If the detention was justified, why did the police bother to ask
for permission?
Fania insisted
that the mass arrests were necessary and justified because it was
a "unique" situation. Actually, this was done not to protect
the public, but rather in the interest of "officer safety."
This is
the same reason why the police force in Colorado Springs, roughly
70 miles south of Aurora, are using military-grade SWAT gear
to carry out routine patrol functions.
If you’re stopped
for a traffic infraction in Colorado Springs, you’re likely to be
accosted by someone dressed almost exactly like the perpetrator
of the Aurora Movie Theater Massacre.

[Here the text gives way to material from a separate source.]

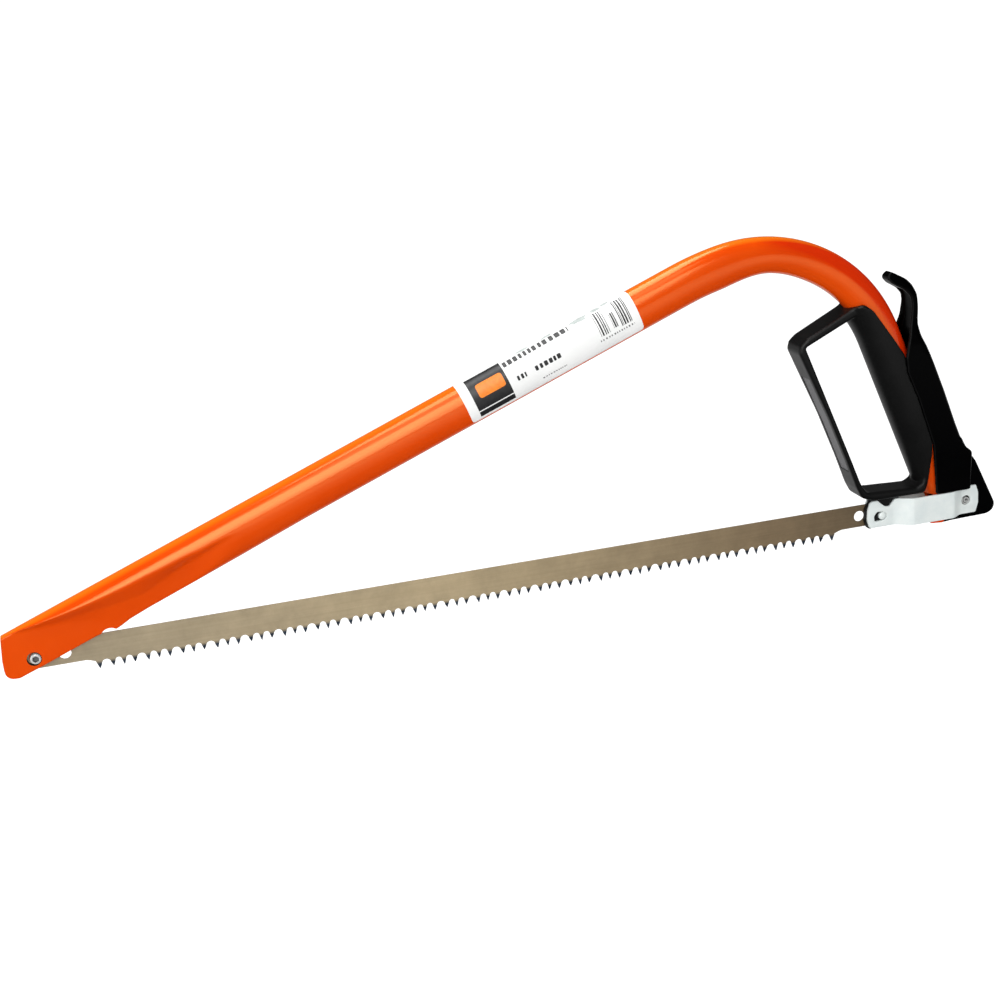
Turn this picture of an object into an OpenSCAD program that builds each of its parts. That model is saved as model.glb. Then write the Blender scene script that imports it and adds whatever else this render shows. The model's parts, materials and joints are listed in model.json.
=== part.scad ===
// Bow saw: oval steel tube frame, peg-tooth blade and over-centre tension lever.
// Origin: centre of the open spare hole at the heel end of the blade, in the blade's middle plane.
// +X from toe to heel, +Y across the bow, +Z up. Millimetres.
// Outlines below are drawn from the toe pivot; placed() moves each part to the origin.

/* [Blade] */
// Distance between the two blade pivots
blade_span = 530; // [526:1:532]
// Blade plate thickness
blade_t = 0.7; // [0.5:0.1:0.9]
// Length of each tooth below the gullet bottom
tooth_drop = 4.9; // [4:0.1:5.5]
// Spacing of neighbouring teeth inside a group of three
tooth_pitch = 6.0; // [5.8:0.1:6.2]
// Diameter of the two open spare holes in the blade
spare_hole_d = 7.1; // [6.8:0.02:7.2]

/* [Frame tube] */
// Tube size measured in the plane of the bow
tube_h = 25.6; // [24:0.1:26.4]
// Tube size across the bow
tube_w = 18.6; // [17.8:0.1:19]
// Tube wall thickness
tube_wall = 1.2; // [1:0.1:1.6]
// Upward slope of the long straight run in degrees
run_slope = 21.6; // [21.6]
// Tube size in the plane of the bow once it is bent, slightly flattened
bent_h = 22.4; // [22:0.1:23]
// Half thickness of the flattened toe
toe_half = 3.2; // [3:0.1:3.6]

/* [Knuckle guard] */
// Depth of the guard strip across the bow
guard_depth = 19; // [16:0.5:20]
// Thickness of the plastic shell over the handle tube
grip_wall = 2.9; // [2:0.1:3.2]

/* [Tension lever] */
// Outer width of the lever channel
lever_w = 25.6; // [24.6:0.1:26.4]
// Wall thickness of each lever cheek
cheek_t = 2.4; // [1.8:0.1:2.6]
// Width of the lever tongue between the link plates
tongue_w = 11.6; // [10.6:0.1:11.8]

/* [Link plates] */
// Link plate sheet thickness
plate_t = 1.5; // [1.2:0.1:1.6]
// Diameter of the fixed pin the lever turns on
fulcrum_d = 4.6; // [4.2:0.1:4.8]
// Diameter of the coiled pin through lever and plates
lever_pin_d = 6.4; // [6:0.1:6.6]
// Diameter of the pin that carries the heel end of the blade
blade_pin_d = 5.0; // [4.8:0.1:5.1]
// Radial running clearance of every hinge pin
run_gap = 0.05; // [0.02:0.01:0.08]

/* [Output] */
// Node to show

/* [Hidden] */
$fn = 48;

// Linkage pivots in the bow plane, as [x, z]
heel = [blade_span, 0];
fulcrum = [blade_span + 44, -3];
crank = [blade_span + 59.5, 2];
heel_hole = [blade_span + 0.75, -0.62];
heel_hole_d = 7.4;
spare_hole = [blade_span - 14.1, 0.46];

// Bow centreline: straight run, one bend, straight handle leg
leg_tilt = 22.6;
bend_c = [443.2, 84];
outer_r = 104.7;
bend_r = outer_r - bent_h / 2;
ease_r = 181;
ease_slope = 12.44;
ease_c = bend_c - (ease_r - outer_r + tube_h / 2) * [-sin(ease_slope), cos(ease_slope)];
run_end = ease_c + ease_r * [-sin(run_slope), cos(run_slope)];
run_len = 466;
leg_start = bend_c + bend_r * [cos(leg_tilt), sin(leg_tilt)];
leg_len = 150;
lap = 1.2;
hair = 0.15;
tube_foot_z = -10.2;
tube_rear_x = blade_span + 48.3;

// Flattened toe, measured along the run back from the bend
flat_from = 295;
flat_to = 380;
slot_half = 0.6;
slot_top = 11.4;
slot_end_x = 44;

// Toe fastener
toe_barrel_d = 7.2;
toe_hole_d = 8.6;
toe_thread_d = 5.0;

// Blade outline
back_z = 7.84;
end_z = -6.9;
gullet_z = -8.2;
tip_z = gullet_z - tooth_drop;
group_pitch = 19.783;
first_group = 47.57;
group_n = 23;
group_gap = group_pitch - 2 * tooth_pitch;

// Guard
grip_front = grip_wall + 1.2;
guard_foot_z = 12.2;

// Lever
lever_half = lever_w / 2;
channel_half = lever_half - cheek_t;
tongue_half = tongue_w / 2;

// Plates
wide_in = 10.5;
narrow_in = 6.0;
heel_in = 4.0;

steel = [0.75, 0.77, 0.8];
orange = [0.87, 0.31, 0.06];
black = [0.07, 0.07, 0.08];

// From the toe pivot to the part's origin
module placed() {
  translate([-spare_hole.x, 0, -spare_hole.y]) children();
}

// Plate of a bow-plane outline, centred on the blade plane
module side(t) {
  rotate([90, 0, 0]) linear_extrude(t, center = true) children();
}

// Cylinder across the bow between two y values
module cross_pin(p, d, y0, y1) {
  translate([p.x, y0, p.y]) rotate([-90, 0, 0]) cylinder(h = y1 - y0, d = d);
}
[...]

That armed stranger has official
permission to kill you if in his self-serving judgment you pose
a threat to him – and no legally enforceable responsibility to protect
you, should a threat to your person or property materialize. And
functionaries who serve the same government consider themselves
entitled to kill anyone – U.S. citizens included – via remote control
on the orders of the individual who has urged the nation to join
him in mourning the victims of non-government-licensed murder in
Aurora.
Referring
to the Movie Theater Massacre, Obama read these potted, insincere
phrases from his Teleprompter:
"I’m sure
many of you who are parents had the same reaction I did when you
first heard this news: what if it had been my daughters at the theater,
doing what young children enjoy doing every day? Michelle
and I will be fortunate enough to hug our girls a little tighter
this weekend, as I’m sure you will do with your children."
There are limits
to Obama’s gift of empathy. He appears untroubled by the fact that
because of his criminal actions, Abdulrahman al-Awlaki’s mother
has been deprived of both her son and her husband. He is living
proof of the fact that the deadliest sociopaths aren’t the ones
who dye their hair red and identify with comic book nihilists.